Some men, of course, continue to get a pass on traditionally masculine behavior if they are approved by women or beyond the reach of their enforcement mechanisms. But a majority of men experience a steady erosion of their autonomy and freedom, such that they’re not even sure it’s okay to touch a co-worker on the shoulder or give her a compliment. And they’d better keep their knees together.

Why do men go along with it? I’m sure there are many reasons: because they love women and want to please them; because the demands come as appeals to “equality” and “justice,” which many men care about; perhaps they don’t know how to begin to oppose such a multi-faceted societal program of stigmatization. If you speak out against any of it, your resistance becomes proof that you’re a “rape apologist scum.” I myself am dumbfounded by the increasing inhumanity of feminist claims and by the seemingly widespread public acquiescence to them.

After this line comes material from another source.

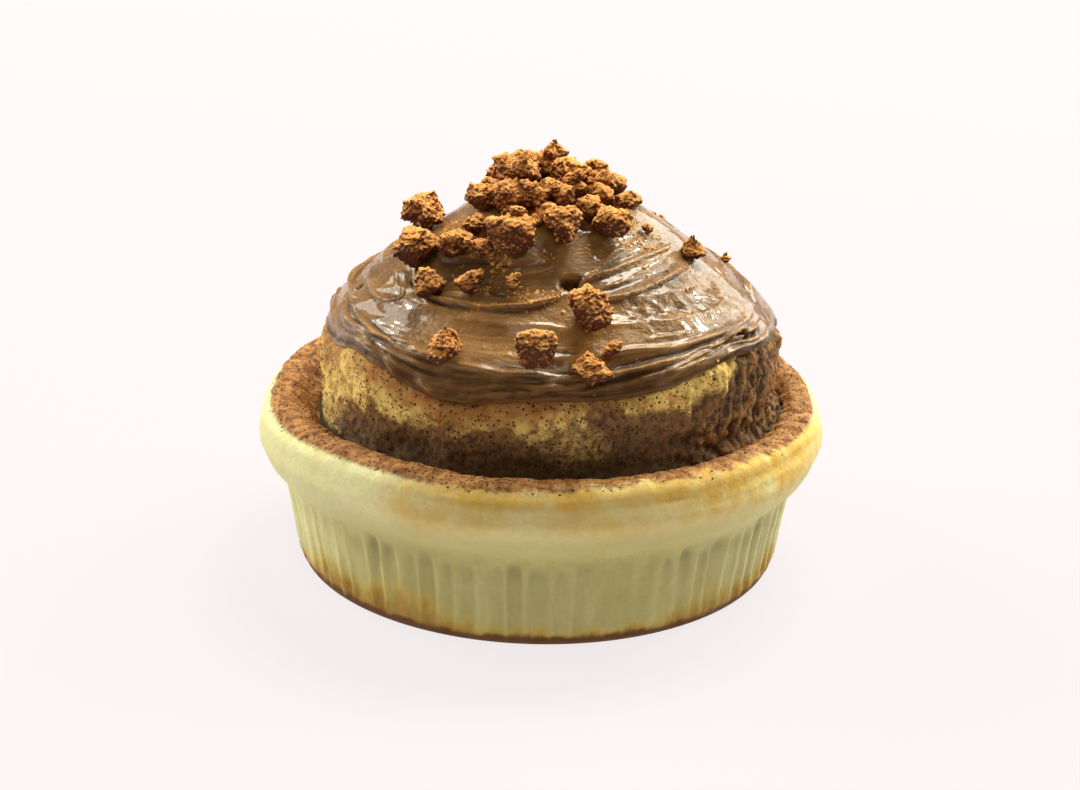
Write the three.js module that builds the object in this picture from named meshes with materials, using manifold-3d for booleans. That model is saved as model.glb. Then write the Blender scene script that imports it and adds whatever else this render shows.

Can it really be the case that the majority of women want to live in a culture in which men are cowed and marginalized, emasculated and perpetually on the defensive? Is that a good culture for women? Is it a culture that will thrive, that will procreate, that will raise well-adjusted children, that will work and build and invent and discover and heal and adapt and prosper? I don’t think so. It’s a culture that leads women to fantasize about their victimhood, and men to disengage from a world that constantly tells them they’re no good. Let’s get real. Most women aren’t victims, and most men are good.